> Source data:
▼▼▼
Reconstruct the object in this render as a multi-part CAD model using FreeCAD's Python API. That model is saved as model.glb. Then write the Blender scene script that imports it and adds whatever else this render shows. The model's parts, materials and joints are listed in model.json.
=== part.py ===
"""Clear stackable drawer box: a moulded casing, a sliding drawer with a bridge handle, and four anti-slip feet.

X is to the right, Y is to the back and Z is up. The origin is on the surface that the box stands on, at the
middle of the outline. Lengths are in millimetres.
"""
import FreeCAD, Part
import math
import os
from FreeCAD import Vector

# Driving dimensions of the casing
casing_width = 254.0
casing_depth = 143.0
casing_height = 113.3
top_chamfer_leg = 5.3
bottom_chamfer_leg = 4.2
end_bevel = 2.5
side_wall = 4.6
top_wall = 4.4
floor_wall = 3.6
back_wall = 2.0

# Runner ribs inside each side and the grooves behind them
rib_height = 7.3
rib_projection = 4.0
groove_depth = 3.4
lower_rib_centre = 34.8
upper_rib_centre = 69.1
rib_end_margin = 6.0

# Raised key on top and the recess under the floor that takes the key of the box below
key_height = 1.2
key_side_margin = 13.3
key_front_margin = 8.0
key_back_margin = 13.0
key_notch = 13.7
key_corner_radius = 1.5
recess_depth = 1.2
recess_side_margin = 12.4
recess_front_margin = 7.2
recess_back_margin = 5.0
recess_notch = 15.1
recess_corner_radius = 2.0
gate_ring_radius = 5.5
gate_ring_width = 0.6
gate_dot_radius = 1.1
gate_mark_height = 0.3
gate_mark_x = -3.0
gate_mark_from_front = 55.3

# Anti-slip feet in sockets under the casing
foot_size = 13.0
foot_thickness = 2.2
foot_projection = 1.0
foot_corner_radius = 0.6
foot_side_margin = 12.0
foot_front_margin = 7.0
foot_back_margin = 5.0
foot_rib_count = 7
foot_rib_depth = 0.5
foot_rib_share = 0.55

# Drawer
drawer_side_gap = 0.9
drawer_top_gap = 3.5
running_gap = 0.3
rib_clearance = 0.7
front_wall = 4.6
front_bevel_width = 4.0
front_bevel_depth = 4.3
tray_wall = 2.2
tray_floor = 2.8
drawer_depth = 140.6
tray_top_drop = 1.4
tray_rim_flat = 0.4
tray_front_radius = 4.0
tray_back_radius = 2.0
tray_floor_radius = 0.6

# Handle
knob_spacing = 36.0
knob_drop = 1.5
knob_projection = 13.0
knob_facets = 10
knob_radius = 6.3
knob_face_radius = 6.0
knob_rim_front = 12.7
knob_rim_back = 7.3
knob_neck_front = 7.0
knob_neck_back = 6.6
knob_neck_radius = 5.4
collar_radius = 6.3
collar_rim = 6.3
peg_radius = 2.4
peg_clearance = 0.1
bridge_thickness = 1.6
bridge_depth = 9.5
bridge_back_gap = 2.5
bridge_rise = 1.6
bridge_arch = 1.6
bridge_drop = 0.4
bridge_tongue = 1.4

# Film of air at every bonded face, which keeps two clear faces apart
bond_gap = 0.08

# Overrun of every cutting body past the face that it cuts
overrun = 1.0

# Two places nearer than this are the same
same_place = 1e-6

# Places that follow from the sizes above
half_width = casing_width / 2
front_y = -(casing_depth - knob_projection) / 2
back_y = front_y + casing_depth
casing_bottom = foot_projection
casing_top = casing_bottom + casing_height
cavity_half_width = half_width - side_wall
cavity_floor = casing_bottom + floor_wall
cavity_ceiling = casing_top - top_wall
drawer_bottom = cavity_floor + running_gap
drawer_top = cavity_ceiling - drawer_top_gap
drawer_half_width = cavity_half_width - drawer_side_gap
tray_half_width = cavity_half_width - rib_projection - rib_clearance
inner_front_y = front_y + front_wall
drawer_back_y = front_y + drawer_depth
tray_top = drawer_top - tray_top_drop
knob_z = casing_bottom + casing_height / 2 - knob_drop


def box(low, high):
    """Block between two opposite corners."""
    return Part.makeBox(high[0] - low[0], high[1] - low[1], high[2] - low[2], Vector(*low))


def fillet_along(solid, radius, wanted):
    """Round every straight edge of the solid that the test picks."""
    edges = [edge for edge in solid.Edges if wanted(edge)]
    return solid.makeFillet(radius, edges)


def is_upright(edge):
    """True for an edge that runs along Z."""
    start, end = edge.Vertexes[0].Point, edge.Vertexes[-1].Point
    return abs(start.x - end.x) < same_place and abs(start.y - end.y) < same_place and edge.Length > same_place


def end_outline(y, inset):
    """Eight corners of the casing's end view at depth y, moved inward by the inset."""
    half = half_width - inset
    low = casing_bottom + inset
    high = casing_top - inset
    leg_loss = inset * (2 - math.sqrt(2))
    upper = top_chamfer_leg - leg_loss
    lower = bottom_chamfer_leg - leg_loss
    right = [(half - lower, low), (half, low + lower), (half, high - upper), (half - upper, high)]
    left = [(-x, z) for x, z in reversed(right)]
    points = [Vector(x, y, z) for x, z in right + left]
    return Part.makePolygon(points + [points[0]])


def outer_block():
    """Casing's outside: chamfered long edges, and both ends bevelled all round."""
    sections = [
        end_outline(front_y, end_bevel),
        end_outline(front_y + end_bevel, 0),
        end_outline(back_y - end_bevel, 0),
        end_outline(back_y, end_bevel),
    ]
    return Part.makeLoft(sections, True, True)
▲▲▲
> Exercise details: Please repeat word for word the lines above that run from the beginning through the line containing "from FreeCAD import Vector", keeping both the first and that last line.

> Response to this exercise:
Reconstruct the object in this render as a multi-part CAD model using FreeCAD's Python API. That model is saved as model.glb. Then write the Blender scene script that imports it and adds whatever else this render shows. The model's parts, materials and joints are listed in model.json.
=== part.py ===
"""Clear stackable drawer box: a moulded casing, a sliding drawer with a bridge handle, and four anti-slip feet.

X is to the right, Y is to the back and Z is up. The origin is on the surface that the box stands on, at the
middle of the outline. Lengths are in millimetres.
"""
import FreeCAD, Part
import math
import os
from FreeCAD import Vector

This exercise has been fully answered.